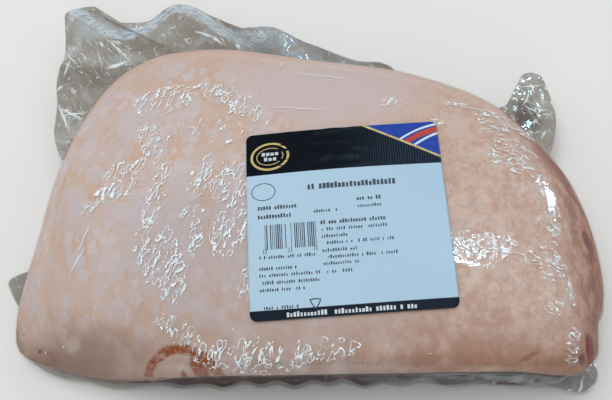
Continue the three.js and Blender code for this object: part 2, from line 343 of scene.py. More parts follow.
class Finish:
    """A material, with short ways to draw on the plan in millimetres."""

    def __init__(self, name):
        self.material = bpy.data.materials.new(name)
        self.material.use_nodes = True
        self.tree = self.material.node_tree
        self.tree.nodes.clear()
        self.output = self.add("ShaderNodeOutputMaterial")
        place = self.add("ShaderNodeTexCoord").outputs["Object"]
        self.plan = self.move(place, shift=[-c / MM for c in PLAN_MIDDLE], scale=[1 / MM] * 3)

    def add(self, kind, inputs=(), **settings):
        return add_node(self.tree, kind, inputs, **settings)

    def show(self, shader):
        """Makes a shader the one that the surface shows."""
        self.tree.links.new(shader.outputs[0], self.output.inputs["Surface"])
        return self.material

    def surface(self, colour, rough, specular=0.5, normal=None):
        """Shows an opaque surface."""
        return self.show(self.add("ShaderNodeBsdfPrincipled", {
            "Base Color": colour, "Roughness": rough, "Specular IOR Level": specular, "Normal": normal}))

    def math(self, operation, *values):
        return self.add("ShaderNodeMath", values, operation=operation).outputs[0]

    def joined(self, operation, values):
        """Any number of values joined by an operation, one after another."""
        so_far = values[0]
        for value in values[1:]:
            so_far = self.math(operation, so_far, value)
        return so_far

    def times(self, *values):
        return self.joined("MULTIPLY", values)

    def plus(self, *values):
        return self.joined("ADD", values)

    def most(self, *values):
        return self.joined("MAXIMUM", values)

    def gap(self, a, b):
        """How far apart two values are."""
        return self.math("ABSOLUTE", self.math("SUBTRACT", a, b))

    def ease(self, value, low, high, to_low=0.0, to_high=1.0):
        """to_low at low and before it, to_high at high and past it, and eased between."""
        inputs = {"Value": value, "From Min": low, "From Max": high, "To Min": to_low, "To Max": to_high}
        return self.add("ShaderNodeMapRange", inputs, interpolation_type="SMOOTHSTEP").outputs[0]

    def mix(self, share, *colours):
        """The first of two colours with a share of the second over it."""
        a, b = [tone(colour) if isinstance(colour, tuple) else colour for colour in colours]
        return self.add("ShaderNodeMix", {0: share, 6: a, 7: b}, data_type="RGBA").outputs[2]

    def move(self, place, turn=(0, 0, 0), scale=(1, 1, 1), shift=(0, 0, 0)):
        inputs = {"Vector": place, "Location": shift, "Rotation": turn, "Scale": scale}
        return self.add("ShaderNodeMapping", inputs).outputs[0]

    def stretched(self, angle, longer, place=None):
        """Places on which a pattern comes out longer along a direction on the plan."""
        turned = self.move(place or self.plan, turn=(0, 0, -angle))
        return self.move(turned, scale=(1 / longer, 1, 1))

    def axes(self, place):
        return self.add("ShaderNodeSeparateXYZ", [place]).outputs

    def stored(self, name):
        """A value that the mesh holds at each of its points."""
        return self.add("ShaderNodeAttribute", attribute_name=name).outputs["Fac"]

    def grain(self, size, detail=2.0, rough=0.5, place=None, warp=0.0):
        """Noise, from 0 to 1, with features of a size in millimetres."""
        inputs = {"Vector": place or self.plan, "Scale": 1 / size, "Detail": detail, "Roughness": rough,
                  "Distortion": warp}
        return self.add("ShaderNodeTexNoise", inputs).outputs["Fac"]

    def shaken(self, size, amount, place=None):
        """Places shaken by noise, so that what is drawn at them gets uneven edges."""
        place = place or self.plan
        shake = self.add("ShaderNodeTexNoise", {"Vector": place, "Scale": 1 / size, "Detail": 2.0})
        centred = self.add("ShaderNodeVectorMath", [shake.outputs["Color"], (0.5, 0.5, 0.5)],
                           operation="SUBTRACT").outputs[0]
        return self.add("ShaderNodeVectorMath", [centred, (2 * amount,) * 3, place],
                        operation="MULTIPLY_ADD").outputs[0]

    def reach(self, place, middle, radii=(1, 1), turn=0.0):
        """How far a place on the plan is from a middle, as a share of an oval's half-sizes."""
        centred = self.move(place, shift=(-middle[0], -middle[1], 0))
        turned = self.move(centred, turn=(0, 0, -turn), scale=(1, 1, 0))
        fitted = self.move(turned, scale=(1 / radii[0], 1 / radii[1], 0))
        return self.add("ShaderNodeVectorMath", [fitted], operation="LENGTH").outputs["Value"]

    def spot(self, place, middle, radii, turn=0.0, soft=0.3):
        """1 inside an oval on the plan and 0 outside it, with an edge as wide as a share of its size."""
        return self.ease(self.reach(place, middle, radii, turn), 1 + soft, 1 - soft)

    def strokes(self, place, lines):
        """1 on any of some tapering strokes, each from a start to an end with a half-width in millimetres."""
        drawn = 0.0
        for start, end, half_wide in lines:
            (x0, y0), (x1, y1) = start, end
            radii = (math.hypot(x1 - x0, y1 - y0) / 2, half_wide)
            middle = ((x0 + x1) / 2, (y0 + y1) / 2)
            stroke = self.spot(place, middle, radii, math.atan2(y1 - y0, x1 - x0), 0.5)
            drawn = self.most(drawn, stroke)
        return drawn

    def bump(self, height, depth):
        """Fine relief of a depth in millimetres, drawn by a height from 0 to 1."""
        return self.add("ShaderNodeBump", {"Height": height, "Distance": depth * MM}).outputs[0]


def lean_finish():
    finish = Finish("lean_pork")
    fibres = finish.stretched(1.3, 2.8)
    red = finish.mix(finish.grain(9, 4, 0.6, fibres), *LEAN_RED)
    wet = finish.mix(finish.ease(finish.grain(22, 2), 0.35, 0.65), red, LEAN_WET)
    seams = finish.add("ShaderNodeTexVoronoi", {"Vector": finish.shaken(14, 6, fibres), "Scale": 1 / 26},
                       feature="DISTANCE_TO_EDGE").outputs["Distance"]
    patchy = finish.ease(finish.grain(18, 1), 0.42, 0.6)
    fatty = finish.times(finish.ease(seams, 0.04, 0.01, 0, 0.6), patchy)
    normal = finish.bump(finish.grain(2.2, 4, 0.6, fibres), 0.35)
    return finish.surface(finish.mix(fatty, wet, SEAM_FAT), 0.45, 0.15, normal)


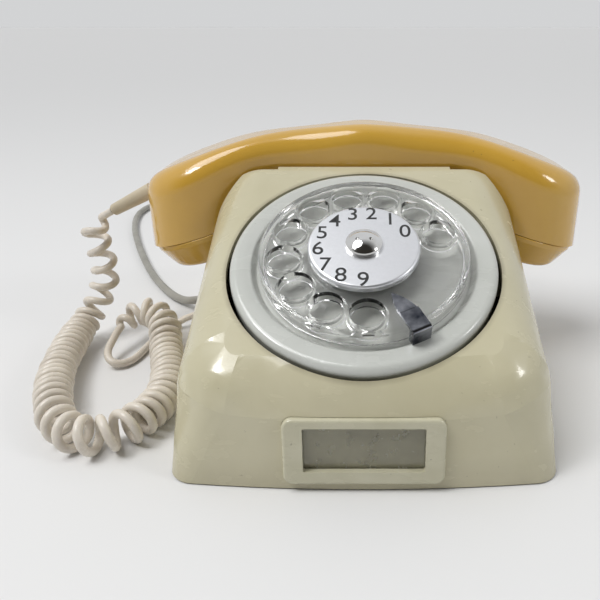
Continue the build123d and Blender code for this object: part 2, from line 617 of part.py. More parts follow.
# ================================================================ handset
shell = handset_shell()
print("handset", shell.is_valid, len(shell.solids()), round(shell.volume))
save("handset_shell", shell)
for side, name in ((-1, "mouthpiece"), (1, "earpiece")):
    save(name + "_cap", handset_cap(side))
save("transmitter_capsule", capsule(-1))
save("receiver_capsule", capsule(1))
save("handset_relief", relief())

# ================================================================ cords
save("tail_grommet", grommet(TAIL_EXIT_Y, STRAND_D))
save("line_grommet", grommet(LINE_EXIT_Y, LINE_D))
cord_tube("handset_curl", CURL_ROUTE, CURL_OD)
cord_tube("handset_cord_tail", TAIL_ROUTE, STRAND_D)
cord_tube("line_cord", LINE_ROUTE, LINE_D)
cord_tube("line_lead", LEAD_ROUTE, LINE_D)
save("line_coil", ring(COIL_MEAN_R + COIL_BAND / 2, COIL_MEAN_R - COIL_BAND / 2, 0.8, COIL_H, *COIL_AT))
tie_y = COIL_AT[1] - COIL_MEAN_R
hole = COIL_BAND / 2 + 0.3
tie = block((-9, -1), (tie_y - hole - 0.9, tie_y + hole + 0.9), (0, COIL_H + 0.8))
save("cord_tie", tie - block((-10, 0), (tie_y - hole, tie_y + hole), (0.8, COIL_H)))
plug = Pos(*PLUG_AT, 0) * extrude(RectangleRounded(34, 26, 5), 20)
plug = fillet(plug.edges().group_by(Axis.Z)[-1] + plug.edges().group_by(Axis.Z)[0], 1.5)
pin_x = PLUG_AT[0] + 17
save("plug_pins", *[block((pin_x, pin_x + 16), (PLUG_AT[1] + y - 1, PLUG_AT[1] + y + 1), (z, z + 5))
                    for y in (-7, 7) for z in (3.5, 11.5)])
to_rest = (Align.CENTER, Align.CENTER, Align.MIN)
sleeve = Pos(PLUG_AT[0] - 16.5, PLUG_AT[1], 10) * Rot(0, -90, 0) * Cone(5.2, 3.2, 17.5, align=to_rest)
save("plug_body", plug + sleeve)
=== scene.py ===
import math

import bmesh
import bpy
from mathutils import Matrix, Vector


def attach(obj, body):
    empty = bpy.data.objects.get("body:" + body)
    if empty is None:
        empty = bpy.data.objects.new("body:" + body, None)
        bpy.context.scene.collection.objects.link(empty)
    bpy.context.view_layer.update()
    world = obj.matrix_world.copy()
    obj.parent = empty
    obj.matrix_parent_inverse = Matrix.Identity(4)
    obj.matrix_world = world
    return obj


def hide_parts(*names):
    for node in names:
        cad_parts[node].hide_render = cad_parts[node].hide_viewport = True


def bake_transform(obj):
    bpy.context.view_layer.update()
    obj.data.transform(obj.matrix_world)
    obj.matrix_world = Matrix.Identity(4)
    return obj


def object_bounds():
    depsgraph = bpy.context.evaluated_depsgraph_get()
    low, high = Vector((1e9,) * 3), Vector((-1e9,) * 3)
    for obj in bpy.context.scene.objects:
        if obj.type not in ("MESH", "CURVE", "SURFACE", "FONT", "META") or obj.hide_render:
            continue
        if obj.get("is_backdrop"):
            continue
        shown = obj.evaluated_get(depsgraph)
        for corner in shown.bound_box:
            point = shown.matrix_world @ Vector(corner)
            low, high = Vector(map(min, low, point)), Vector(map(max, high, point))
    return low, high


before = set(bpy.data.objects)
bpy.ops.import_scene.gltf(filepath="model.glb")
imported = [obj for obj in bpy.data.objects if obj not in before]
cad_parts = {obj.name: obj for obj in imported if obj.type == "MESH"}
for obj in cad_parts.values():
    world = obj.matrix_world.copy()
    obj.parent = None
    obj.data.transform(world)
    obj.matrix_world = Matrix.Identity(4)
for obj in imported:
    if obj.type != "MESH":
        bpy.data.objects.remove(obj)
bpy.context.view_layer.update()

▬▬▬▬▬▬

- _Given problem_
Print exactly the run of lines that starts at the line with "sleeve = Pos(PLUG_AT[0]" and ends at the line with "obj.data.transform(obj.matrix_world)". Leave out every other line.

- _Result for this task_
sleeve = Pos(PLUG_AT[0] - 16.5, PLUG_AT[1], 10) * Rot(0, -90, 0) * Cone(5.2, 3.2, 17.5, align=to_rest)
save("plug_body", plug + sleeve)
=== scene.py ===
import math

import bmesh
import bpy
from mathutils import Matrix, Vector


def attach(obj, body):
    empty = bpy.data.objects.get("body:" + body)
    if empty is None:
        empty = bpy.data.objects.new("body:" + body, None)
        bpy.context.scene.collection.objects.link(empty)
    bpy.context.view_layer.update()
    world = obj.matrix_world.copy()
    obj.parent = empty
    obj.matrix_parent_inverse = Matrix.Identity(4)
    obj.matrix_world = world
    return obj


def hide_parts(*names):
    for node in names:
        cad_parts[node].hide_render = cad_parts[node].hide_viewport = True


def bake_transform(obj):
    bpy.context.view_layer.update()
    obj.data.transform(obj.matrix_world)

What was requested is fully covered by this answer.